Психоанализ истории польской литературы
Можно задаться вопросом, почему до сих пор слова «а имя — 40 и 4» служат скорее обозначением чего-то неясного, синонимом величайшей, мистической, патриотической, апокалиптической национальной тайны, почему они могут быть выхвачены и использованы в политическом контексте и ассоциироваться — по логике пророчества — даже с Варшавским восстанием? Почему они являются всем этим, но только не символом фантастического (но для поэта, вероятно, очень реалистичного) образа единства и глубочайшей связи судеб поляков и евреев, образа прекрасного и вдохновляющего, в который верил сам Мицкевич? Почему еврейский контекст поэзии и мессианской философии Мицкевича является скорее тайным знанием специалистов, нежели общедоступной информацией, вызывающей гордость? И почему, наконец, наш уровень знаний о Мицкевиче лучше всего передают слова Ядвиги Маурер из книги «Мать — из земли чужой»: «“Дзяды” без Каббалы, мессианизм без евреев, а мать из земли чужой — это по-гречески»? Почему «имя — 40 и 4» не стало символом великого польского поэта, обращающегося к своим еврейским корням, прекрасным символом польско-еврейского братства? Это уже вопросы к психоаналитику польской литературы.
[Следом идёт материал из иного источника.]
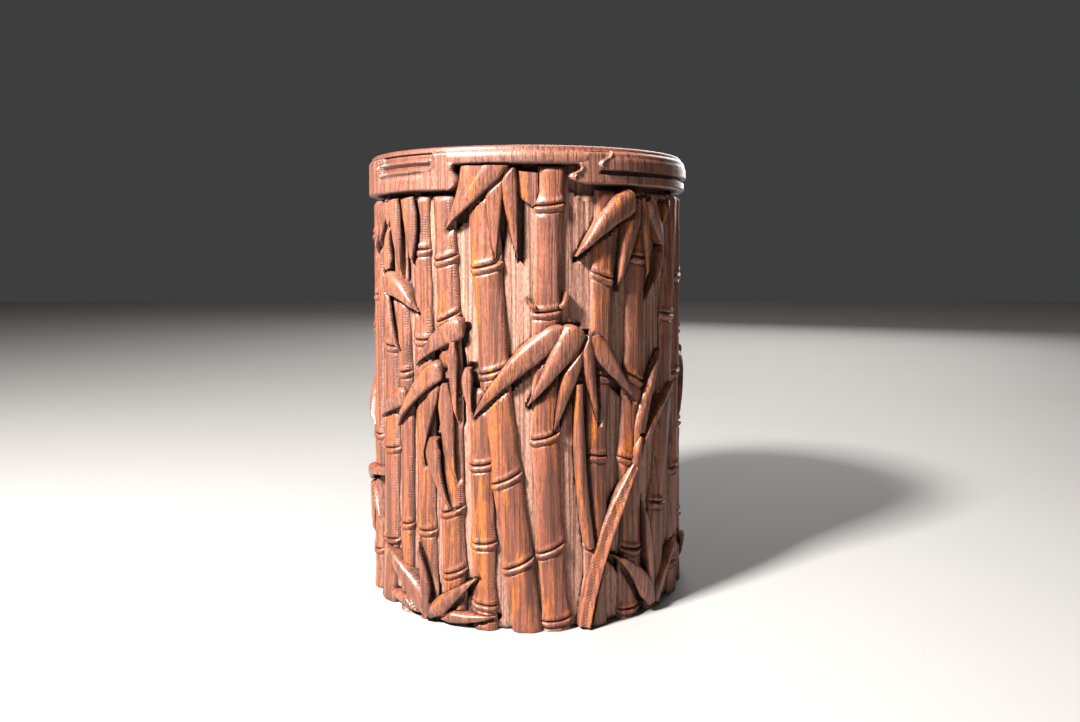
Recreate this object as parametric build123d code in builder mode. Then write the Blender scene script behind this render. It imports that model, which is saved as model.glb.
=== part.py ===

Источники: О каббалистическом толковании «40 и 4» писал Юлиуш Клейнер, в частности, в своей монографии о Мицкевиче (том 1, 1948), его гипотезу развил Артур Сандауэр в статье «Не разве, но зачем “мать из земли чужой”», впервые опубликованной в еженедельнике «Życie Literackie» в 1981 году (и включенной в 4 том «Собрания сочинений» Сандауэра); еврейским мотивам в жизни и творчестве Мицкевича посвящена также книга Ядвиги Маурер «Мать — из земли чужой...» (Лондон, 1990). На эту тему также много писала Мария Янион, в частности в эссе «Еврейский легион Мицкевича» и «Дело Пигоня» в книге «В Европу... да, но с нашими мертвыми».